When Capcom released its long-anticipated remake of Resident Evil 4, many gamers noted a particularly bad voice acting performance for fan-favorite character Ada Wong. Portrayed as a femme fatale assassin in the initial game, the new Ada sounded wooden and flat, lacking much of the original’s dynamism.

It was eventually revealed that the original voice actress, a white woman named Sally Cahill, had been canned in favor of the Chinese-born Lily Gao. The decision to hire a new voice actress to play a well-known character in a major franchise came down to race. During a Twitch stream featuring the voice actors for the Resident Evil 4 remake, Gao said she landed the Ada role after the game’s producers asked her specifically to audition, claiming “they wanted to hire an Asian actress to play the part.”

That companies continue to endorse this racist casting system belies belief given that it’s unpopular with everyone but the most ardent leftists and the most cynical voice actors. In the aforementioned Reddit Q&A, Jue was eviscerated by users upset that their childhood heroes would not have the voices they were used to. “This was a very bad decision on their part and they’re going to regret it,” one user commented. “The vast majority of people don’t care about trying to fit the ‘right’ racial voice actors to their characters because none of these races are even real.”

It’s stranger still in the case of Avatar, given that Dante Basco, the original voice for fan-favorite Prince Zuko, is Asian, though maybe he was recast because he’s the wrong type of Asian? Zuko leads the Fire Nation, a state heavily inspired by imperial Japan. As Basco is Filipino, not Japanese, could it be that the producers simply wanted to be more “authentic”? After all, the push for precision in the Avatar world has extended to hysterically narrow definitions, including the decision to cast a blind Chinese woman as the blind Toph Beifong.
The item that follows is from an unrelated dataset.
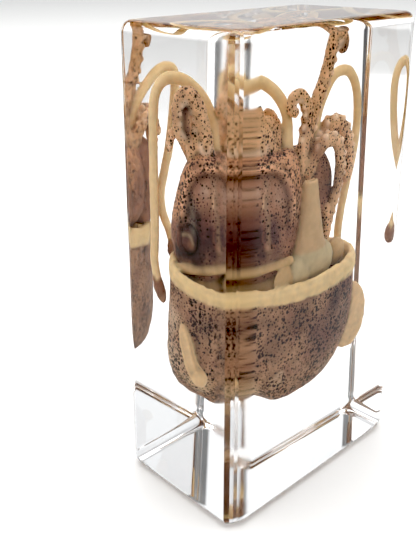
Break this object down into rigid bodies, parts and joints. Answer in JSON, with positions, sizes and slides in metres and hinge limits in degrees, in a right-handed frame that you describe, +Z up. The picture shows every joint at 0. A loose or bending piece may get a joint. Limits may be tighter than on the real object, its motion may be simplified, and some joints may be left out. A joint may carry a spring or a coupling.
{
  "type": "squid in clear block",
  "caption": "Whole bobtail squid sealed upright in a polished clear cast block with rounded edges that stands on its end.",
  "frame": {"origin": "middle of the block's underside", "axes": "+Z up along the block's length, +X along the wide face, +Y through the block's thickness towards its back; the squid's funnel side looks towards -Y"},
  "size_m": [0.0422, 0.025, 0.0763],
  "materials": {
    "clear_resin": "polished clear casting resin, index of refraction about 1.55",
    "squid_skin": "waxy preserved skin, cream to pinkish brown with dense dark brown and purple dots"
  },
  "bodies": {
    "root": {"block_front": "clear_resin", "block_back": "clear_resin", "squid": "squid_skin"}
  },
  "joints": []
}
But no, the movie’s producers didn’t do that either. They cast Korean actor Steven Yeun to voice Zuko instead. Geographically closer to Japan, but still not quite!

Thus, the logic collapses under its own weight. A fictional world built on broad cultural inspiration is now subject to rigid identity rules restricting casting to increasingly narrow possibilities. Can a blonde truly embody a redhead’s struggles? How can an actor with brown eyes possibly understand the struggles of someone with baby blues? 

Studios adopting these standards are responding to narrow ideological pressure elevating identity over performance to the detriment of their products. Established talent is sidelined, creative flexibility is reduced, and audiences are left with weaker performances in the name of a principle they never wanted.

No one wanted to see their favorite characters given worse performances by unseen actors who may better physically resemble them. As one X user put it, “Should’ve kept the original [voice actors] instead of giving in to DEI bullsh-t.”